A scalable design ensures the engine can handle peak loads without sacrificing performance.


Error Handling and Validation

Every robust game engine requires strict validation layers to ensure player actions and states remain correct.

Important validation checks include:

  • Illegal moves (such as hitting after standing)
  • Insufficient bankroll detection
  • Turn order enforcement
  • Duplicate action prevention
  • Logging abnormalities for troubleshooting

Reliable validation preserves game integrity and minimizes disruption.


Testing: The Backbone of Long-Term Stability

A blackjack engine grows more complex as features accumulate. A strong testing strategy prevents regressions and ensures consistency.

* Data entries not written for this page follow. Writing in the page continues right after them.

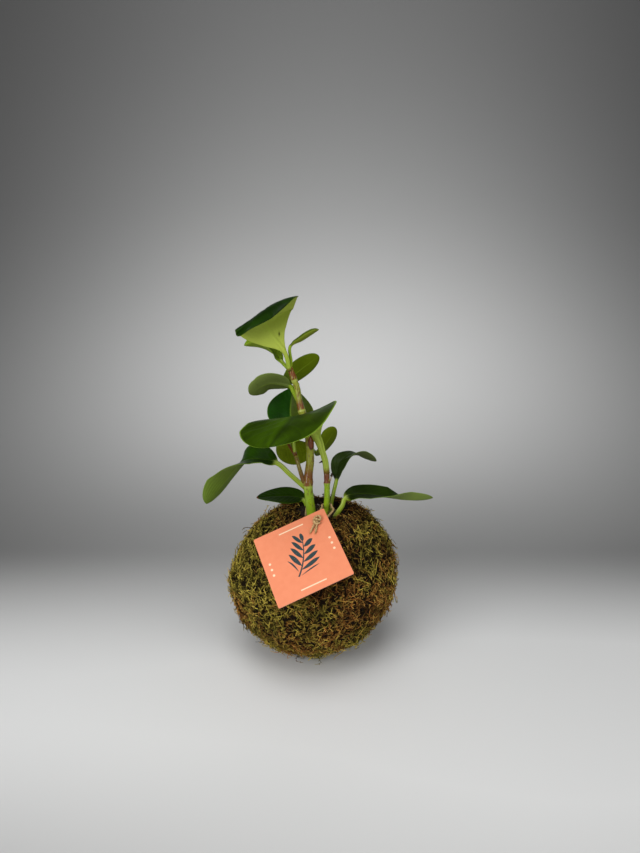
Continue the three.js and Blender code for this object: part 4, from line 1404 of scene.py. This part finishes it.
def hairs(starts, directions, lengths, rng):
    """Thin three-sided tubes that leave in a direction and bend a little at random."""
    s = np.linspace(0, 1, HAIR_STEPS)[None, :, None]
    bend = rng.normal(0, 0.35, (len(starts), 1, 3))
    paths = starts[:, None] + lengths[:, None, None] * (directions[:, None] * s + bend * s**2)
    radii = np.full(paths.shape[:2], HAIR_RADIUS * MM) * np.linspace(1, 0.5, HAIR_STEPS)[None]
    return join_tubes(thin_tubes(paths, radii, HAIR_SIDES, (0.2, 0.3, 0.9)))


def loose_hairs(points, count, rng):
    """Hairs from random places on a strand, mostly along it and leaning outwards."""
    centre, ahead = route_at(points, np.sort(rng.uniform(0, 1, count)))
    out = unit(rng.normal(0, 1, (count, 3)))
    directions = unit(ahead * rng.choice([-0.7, 0.7], (count, 1)) + out)
    return hairs(centre + out * 0.4 * MM, directions, rng.uniform(0.8, 2.4, count) * MM, rng)


def frayed_end(points, count, rng):
    """Hairs that fan out from the last millimetre of a tail."""
    centre, ahead = route_at(points, rng.uniform(0.9, 1, count))
    directions = unit(ahead + rng.normal(0, 0.28, (count, 3)))
    starts = centre + rng.normal(0, 0.22, (count, 3)) * MM
    return hairs(starts, directions, rng.uniform(0.8, 2.2, count) * MM, rng)


def jute_finish():
    """Pale and dark strands, darker over broad stretches."""
    finish = Finish("jute_yarn")
    strands = finish.noise(1300, 4)
    colour = finish.layers(
        (166, 130, 82),
        (strands.step(0.3, 0.7), (232, 202, 150)),
        (finish.noise(260, 2) * 0.4, (178, 144, 94)),
    )
    return finish.surface(colour, 0.9, strands, 0.00012, 0.2)


FRAY_COUNT = 26
rng = np.random.default_rng(5)
strands = [(loop, UP, 130), (knot, TAG_NORMAL, 90), (left_tail, TAG_NORMAL, 50), (right_tail, TAG_NORMAL, 50)]
parts = [yarns(points, reference) for points, reference, _ in strands]
parts += [loose_hairs(points, count, rng) for points, _, count in strands]
parts += [frayed_end(tail, FRAY_COUNT, rng) for tail in (left_tail, right_tail)]
vertices, quads, triangles = join_parts(parts)
twine = make_piece("twine_yarns", vertices, quads, triangles, jute_finish())
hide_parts("twine")
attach(twine, "root")
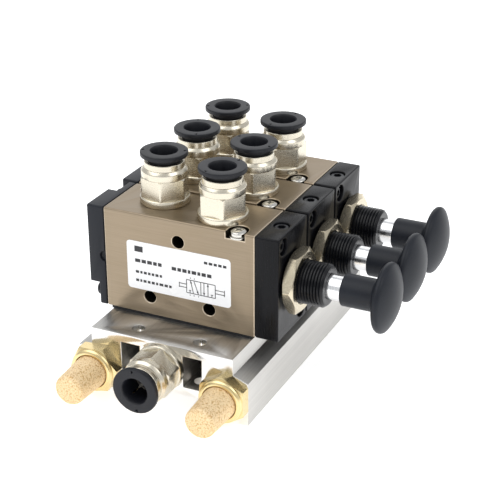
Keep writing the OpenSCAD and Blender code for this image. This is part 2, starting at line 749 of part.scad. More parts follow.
module coil_spring(h) {
    count = SPRING_TURNS * SPRING_STEPS;
    rise = (h - spring_wire_d) / SPRING_TURNS;
    points = [for (s = [0 : count], p = wire_ring(360 * s / SPRING_STEPS, rise)) p];
    sides = [for (s = [0 : count - 1], k = [0 : SPRING_SIDES - 1])
        let (n = (k + 1) % SPRING_SIDES, a = s * SPRING_SIDES, b = a + SPRING_SIDES)
        [a + k, b + k, b + n, a + n]];
    low_end = [for (k = [0 : SPRING_SIDES - 1]) k];
    top_end = [for (k = [SPRING_SIDES - 1 : -1 : 0]) count * SPRING_SIDES + k];
    translate([0, 0, spring_wire_d / 2]) polyhedron(points, concat(sides, [low_end, top_end]));
}

module detent_springs() placed() color("silver") each_station()
    translate([detent_x, body_mid_y, spring_low_z]) coil_spring(set_screw_z - spring_low_z - TOUCH);

module spool(i) placed() station(i) color("#c8c8c8") difference() {
    union() {
        on_spool_axis(spool_rear_x) cylinder(d = spool_waist_d, h = spool_front_x - spool_rear_x);
        for (x = LANDS) on_spool_axis(port_x + x - land_w / 2) cylinder(r = land_r, h = land_w);
    }
    for (x = LANDS) on_spool_axis(port_x + x - seal_groove_w / 2) difference() {
        cylinder(r = bore_r, h = seal_groove_w);
        translate([0, 0, -CUT]) cylinder(r = seal_out_r - spool_seal_t - TOUCH, h = seal_groove_w + 2 * CUT);
    }
    on_spool_axis(spool_front_x - spigot_l) cylinder(r = spigot_r + thread_gap, h = spigot_l + CUT);
}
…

Testing types to implement:

  • Unit tests for card logic, hand evaluation, and rules
  • Integration tests for full-round simulations
  • Regression tests for rare edge cases
  • Performance tests under load
  • Statistical tests for RNG behavior

A thorough testing suite ensures long-term reliability and smoother deployment cycles.


Planning for Extensibility

A well-architected engine becomes a platform rather than a single product. Anticipate future additions from the start.

Possible extensions include:

  • Side bets such as Perfect Pairs or 21+3
  • Jackpot systems
  • AI-driven simulations
  • Promotional or seasonal variations
  • New front-end platforms

When modules are cleanly separated, extending the system requires far less refactoring.


Final Thoughts

Building a robust blackjack engine demands more than implementing basic gameplay. It requires thoughtful architecture, predictable state management, reliable randomness, and carefully structured data models. By prioritizing modularity and rule flexibility, developers create an engine that is easier to maintain, extend, and scale.

With a strong foundation, your blackjack engine can support evolving product requirements and deliver a dependable experience across multiple platforms and markets.